__GOAL OF THE EXERCISE__
Reproduce only the lines of the material below that start at the line containing "const rotor = new THREE.Group();" and stop at the line containing "FULL_TURN = 2 * math.pi". Keep both end lines.

===== MATERIAL

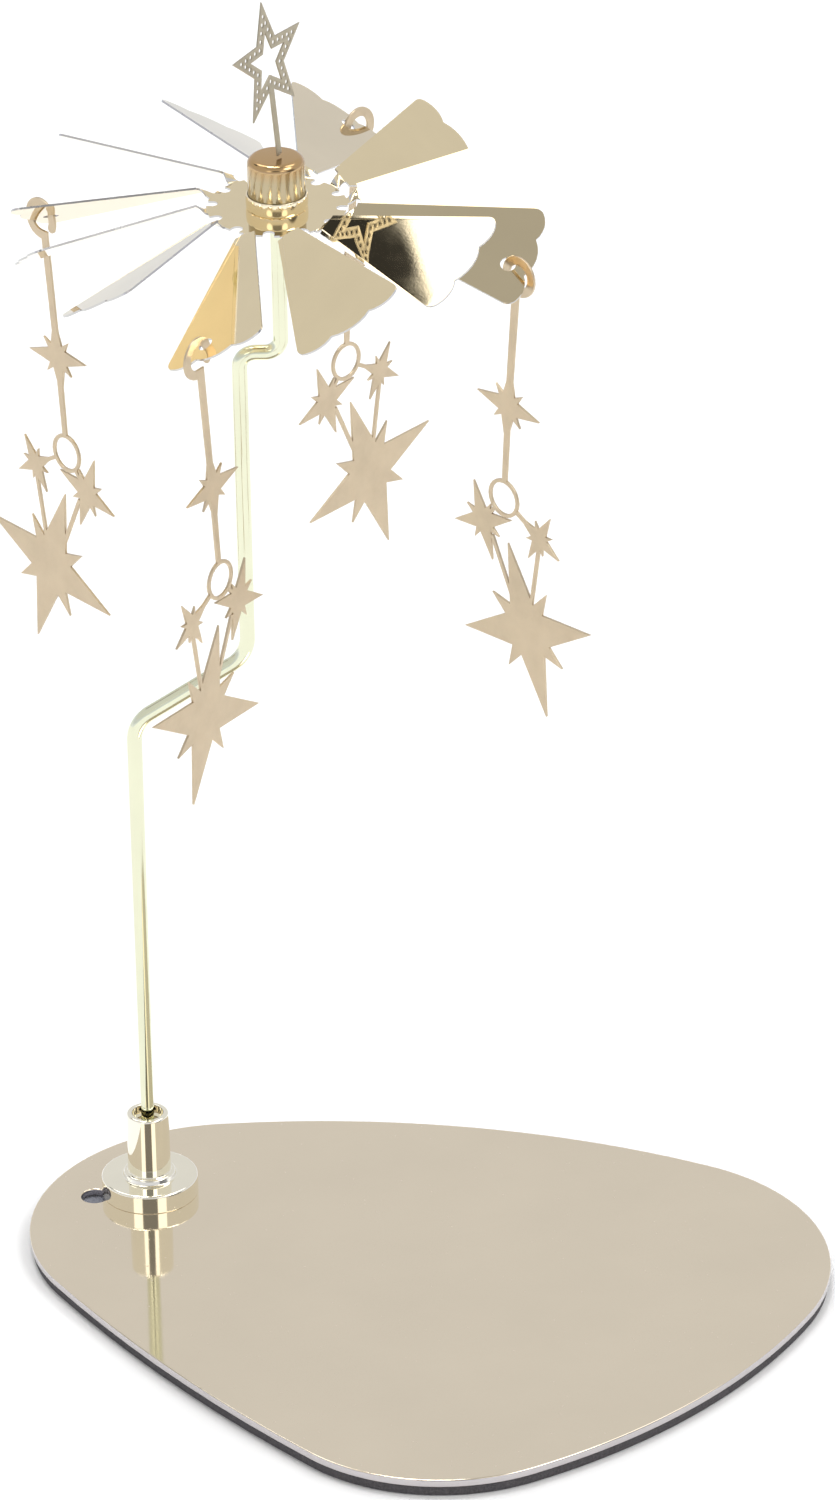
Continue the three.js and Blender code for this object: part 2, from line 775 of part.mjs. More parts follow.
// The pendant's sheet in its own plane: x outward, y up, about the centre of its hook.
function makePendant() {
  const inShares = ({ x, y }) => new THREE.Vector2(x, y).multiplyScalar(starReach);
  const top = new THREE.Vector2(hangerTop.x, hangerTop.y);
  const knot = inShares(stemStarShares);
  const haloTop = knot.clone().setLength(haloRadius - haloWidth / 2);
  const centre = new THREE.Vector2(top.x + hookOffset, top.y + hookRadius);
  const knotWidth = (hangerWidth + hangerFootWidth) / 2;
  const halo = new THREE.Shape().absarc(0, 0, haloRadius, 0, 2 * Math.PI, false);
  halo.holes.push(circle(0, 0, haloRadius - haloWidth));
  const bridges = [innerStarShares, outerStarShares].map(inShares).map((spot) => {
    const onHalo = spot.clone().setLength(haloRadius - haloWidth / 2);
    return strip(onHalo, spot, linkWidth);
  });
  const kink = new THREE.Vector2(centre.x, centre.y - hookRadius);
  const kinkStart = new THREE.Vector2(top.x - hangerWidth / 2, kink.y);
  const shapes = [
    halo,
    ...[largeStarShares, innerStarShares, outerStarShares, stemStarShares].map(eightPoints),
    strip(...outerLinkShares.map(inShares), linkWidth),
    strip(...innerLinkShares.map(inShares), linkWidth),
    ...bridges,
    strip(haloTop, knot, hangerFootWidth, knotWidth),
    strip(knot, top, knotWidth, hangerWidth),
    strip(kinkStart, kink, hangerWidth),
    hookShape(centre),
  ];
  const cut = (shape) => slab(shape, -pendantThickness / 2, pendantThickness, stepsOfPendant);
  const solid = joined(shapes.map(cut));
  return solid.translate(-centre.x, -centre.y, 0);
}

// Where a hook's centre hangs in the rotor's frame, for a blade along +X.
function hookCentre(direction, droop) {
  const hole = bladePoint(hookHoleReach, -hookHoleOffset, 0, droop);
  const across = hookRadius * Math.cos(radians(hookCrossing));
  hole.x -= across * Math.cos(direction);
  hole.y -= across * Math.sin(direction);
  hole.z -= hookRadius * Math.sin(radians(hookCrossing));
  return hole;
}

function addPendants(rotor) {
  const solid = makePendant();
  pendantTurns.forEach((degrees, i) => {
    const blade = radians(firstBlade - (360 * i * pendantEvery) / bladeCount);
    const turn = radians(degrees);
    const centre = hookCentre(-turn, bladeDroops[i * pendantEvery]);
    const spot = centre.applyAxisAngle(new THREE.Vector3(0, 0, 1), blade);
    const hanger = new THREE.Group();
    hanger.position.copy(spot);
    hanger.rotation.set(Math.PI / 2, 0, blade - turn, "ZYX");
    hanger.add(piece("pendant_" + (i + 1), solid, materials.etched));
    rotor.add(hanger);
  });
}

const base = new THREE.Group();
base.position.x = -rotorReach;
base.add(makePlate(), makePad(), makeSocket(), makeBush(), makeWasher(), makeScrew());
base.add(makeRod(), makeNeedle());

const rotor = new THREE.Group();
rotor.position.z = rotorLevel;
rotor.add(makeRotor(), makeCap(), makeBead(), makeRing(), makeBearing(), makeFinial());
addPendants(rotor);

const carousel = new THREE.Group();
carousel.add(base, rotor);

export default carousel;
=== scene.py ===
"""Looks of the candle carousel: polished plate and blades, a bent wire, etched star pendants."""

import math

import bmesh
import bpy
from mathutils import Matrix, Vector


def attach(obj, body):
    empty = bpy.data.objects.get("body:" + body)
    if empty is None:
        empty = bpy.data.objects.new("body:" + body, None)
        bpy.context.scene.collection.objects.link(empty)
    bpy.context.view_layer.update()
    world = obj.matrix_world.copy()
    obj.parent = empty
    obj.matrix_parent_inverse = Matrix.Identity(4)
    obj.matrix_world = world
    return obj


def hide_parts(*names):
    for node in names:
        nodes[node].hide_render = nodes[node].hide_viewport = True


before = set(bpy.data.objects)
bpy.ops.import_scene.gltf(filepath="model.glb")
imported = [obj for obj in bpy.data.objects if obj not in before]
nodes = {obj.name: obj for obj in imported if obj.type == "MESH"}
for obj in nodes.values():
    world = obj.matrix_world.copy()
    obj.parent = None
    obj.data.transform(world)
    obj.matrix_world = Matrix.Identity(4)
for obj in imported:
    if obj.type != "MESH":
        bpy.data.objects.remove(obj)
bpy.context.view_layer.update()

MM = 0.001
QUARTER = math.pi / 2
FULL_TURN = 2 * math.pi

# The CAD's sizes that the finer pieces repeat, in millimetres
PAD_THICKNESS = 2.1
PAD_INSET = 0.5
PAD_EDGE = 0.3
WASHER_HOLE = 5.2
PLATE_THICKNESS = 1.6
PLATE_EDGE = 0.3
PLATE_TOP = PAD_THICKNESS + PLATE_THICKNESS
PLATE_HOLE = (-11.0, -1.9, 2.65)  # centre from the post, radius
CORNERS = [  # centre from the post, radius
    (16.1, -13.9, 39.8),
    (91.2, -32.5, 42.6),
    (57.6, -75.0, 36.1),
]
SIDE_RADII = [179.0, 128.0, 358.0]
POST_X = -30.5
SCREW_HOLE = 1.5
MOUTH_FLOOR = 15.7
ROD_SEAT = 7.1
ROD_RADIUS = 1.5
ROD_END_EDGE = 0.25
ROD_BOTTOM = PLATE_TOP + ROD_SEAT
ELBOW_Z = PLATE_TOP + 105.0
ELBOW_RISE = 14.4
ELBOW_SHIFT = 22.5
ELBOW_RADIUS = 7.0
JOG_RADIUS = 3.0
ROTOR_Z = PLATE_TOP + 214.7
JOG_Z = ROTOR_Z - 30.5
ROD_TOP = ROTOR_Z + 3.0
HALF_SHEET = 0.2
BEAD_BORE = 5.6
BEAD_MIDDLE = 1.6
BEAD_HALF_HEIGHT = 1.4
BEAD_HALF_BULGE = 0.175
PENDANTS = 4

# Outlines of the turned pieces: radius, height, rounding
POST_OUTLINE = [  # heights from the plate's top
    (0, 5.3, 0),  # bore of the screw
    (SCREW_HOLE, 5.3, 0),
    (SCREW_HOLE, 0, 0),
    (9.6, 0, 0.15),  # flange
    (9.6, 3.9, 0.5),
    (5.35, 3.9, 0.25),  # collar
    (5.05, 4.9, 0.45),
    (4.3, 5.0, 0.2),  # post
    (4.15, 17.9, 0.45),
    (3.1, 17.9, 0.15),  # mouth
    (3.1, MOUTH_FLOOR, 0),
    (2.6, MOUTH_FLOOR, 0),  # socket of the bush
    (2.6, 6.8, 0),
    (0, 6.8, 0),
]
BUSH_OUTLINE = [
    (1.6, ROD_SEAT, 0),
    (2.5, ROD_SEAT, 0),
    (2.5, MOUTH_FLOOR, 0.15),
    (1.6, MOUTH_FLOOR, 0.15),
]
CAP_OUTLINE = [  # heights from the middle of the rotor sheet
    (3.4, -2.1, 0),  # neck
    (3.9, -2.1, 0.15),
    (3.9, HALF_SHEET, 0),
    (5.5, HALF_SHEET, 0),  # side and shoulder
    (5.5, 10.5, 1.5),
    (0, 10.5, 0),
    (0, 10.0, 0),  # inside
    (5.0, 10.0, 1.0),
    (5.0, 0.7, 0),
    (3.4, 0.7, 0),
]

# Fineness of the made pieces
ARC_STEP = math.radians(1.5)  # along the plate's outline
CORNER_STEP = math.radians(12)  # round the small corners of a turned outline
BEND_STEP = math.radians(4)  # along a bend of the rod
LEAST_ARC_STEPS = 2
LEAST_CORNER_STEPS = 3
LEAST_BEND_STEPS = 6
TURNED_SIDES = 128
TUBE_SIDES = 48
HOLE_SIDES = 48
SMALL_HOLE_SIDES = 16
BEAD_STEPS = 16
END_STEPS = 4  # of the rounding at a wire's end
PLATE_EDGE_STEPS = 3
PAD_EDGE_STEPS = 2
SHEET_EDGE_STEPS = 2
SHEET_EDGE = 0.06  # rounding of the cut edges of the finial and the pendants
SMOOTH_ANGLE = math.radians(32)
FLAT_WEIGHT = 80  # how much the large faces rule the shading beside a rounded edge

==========

__RESPONSE TO THIS EXERCISE__
const rotor = new THREE.Group();
rotor.position.z = rotorLevel;
rotor.add(makeRotor(), makeCap(), makeBead(), makeRing(), makeBearing(), makeFinial());
addPendants(rotor);

const carousel = new THREE.Group();
carousel.add(base, rotor);

export default carousel;
=== scene.py ===
"""Looks of the candle carousel: polished plate and blades, a bent wire, etched star pendants."""

import math

import bmesh
import bpy
from mathutils import Matrix, Vector


def attach(obj, body):
    empty = bpy.data.objects.get("body:" + body)
    if empty is None:
        empty = bpy.data.objects.new("body:" + body, None)
        bpy.context.scene.collection.objects.link(empty)
    bpy.context.view_layer.update()
    world = obj.matrix_world.copy()
    obj.parent = empty
    obj.matrix_parent_inverse = Matrix.Identity(4)
    obj.matrix_world = world
    return obj


def hide_parts(*names):
    for node in names:
        nodes[node].hide_render = nodes[node].hide_viewport = True


before = set(bpy.data.objects)
bpy.ops.import_scene.gltf(filepath="model.glb")
imported = [obj for obj in bpy.data.objects if obj not in before]
nodes = {obj.name: obj for obj in imported if obj.type == "MESH"}
for obj in nodes.values():
    world = obj.matrix_world.copy()
    obj.parent = None
    obj.data.transform(world)
    obj.matrix_world = Matrix.Identity(4)
for obj in imported:
    if obj.type != "MESH":
        bpy.data.objects.remove(obj)
bpy.context.view_layer.update()

MM = 0.001
QUARTER = math.pi / 2
FULL_TURN = 2 * math.pi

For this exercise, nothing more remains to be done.